Shafik has a reputation for working with conservative primary challengers, including PA Sens. John Eichelberger and Mike Folmer. He also worked for Mike Smeltzer, who garnered only 30 percent of the vote in his bid against Rep. Todd Platts last year.
Feinberg’s candidacy is in large part the culmination of recruiting efforts by conservative activists Greg Wrightstone, Jeff Steigerwalt and others. Though none of the three lives in the 18th district, each has had his eyes on a primary for months.
“The Pennsylvania Coalition is very excited to have a conservative, limited government supporter that’s a viable candidate that will be challenge Representative Murphy,” said Wrightstone. “Congressman Murphy’s liberal voting record speaks for itself.”
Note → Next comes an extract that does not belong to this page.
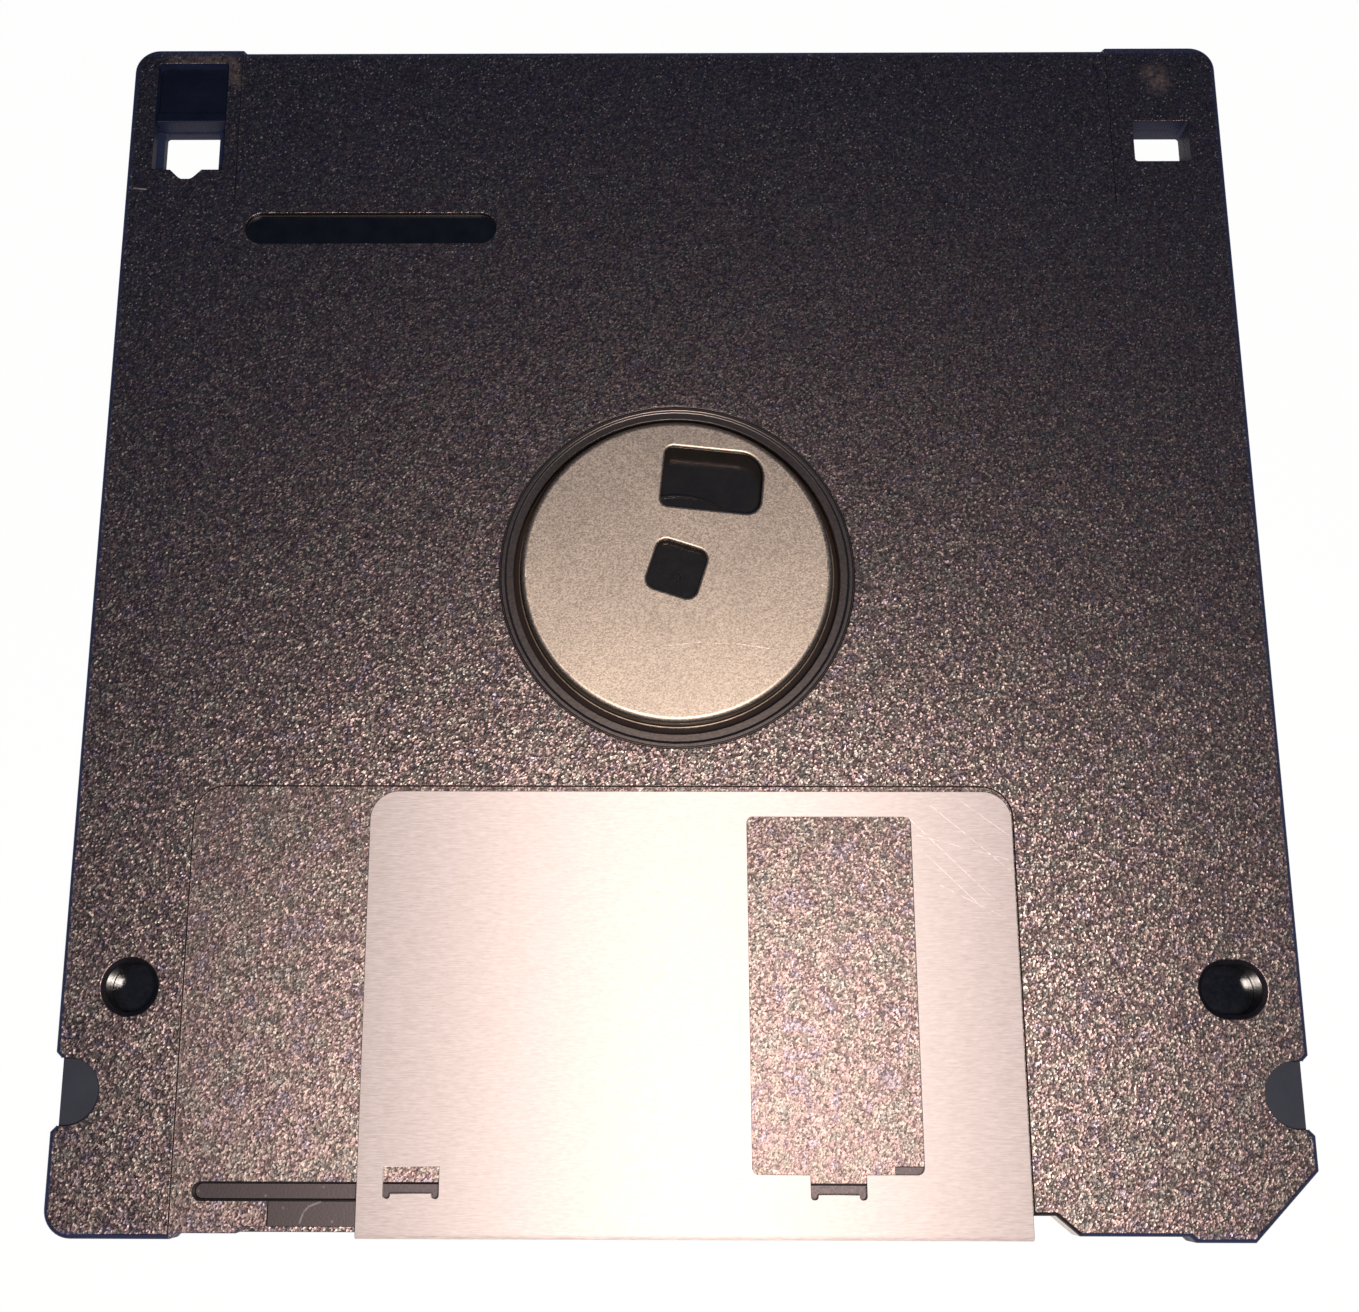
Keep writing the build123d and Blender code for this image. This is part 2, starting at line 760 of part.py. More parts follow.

Interesting note: Heritage Action, a cousin of the Heritage Foundation where Feinberg worked, rated Murphy the 3rd most conservative member of the PA delegation so far in 2011 at a rate of 58 percent. He was behind only Sen. Pat Toomey (87 percent) and Rep. Joe Pitts (83 percent), and 1 point below House Majority Leader Eric Cantor (R-VA).
Correction: The original version of this story listed Feinberg’s age as 26. He is 27. Additionally, Allegheny County Controller candidate Bob Howard says he was not involved in the recruiting effort.
“I am focused on the Allegheny County Controller race and not involved in the primary recruitment efforts described in your article,” Howard wrote in an email.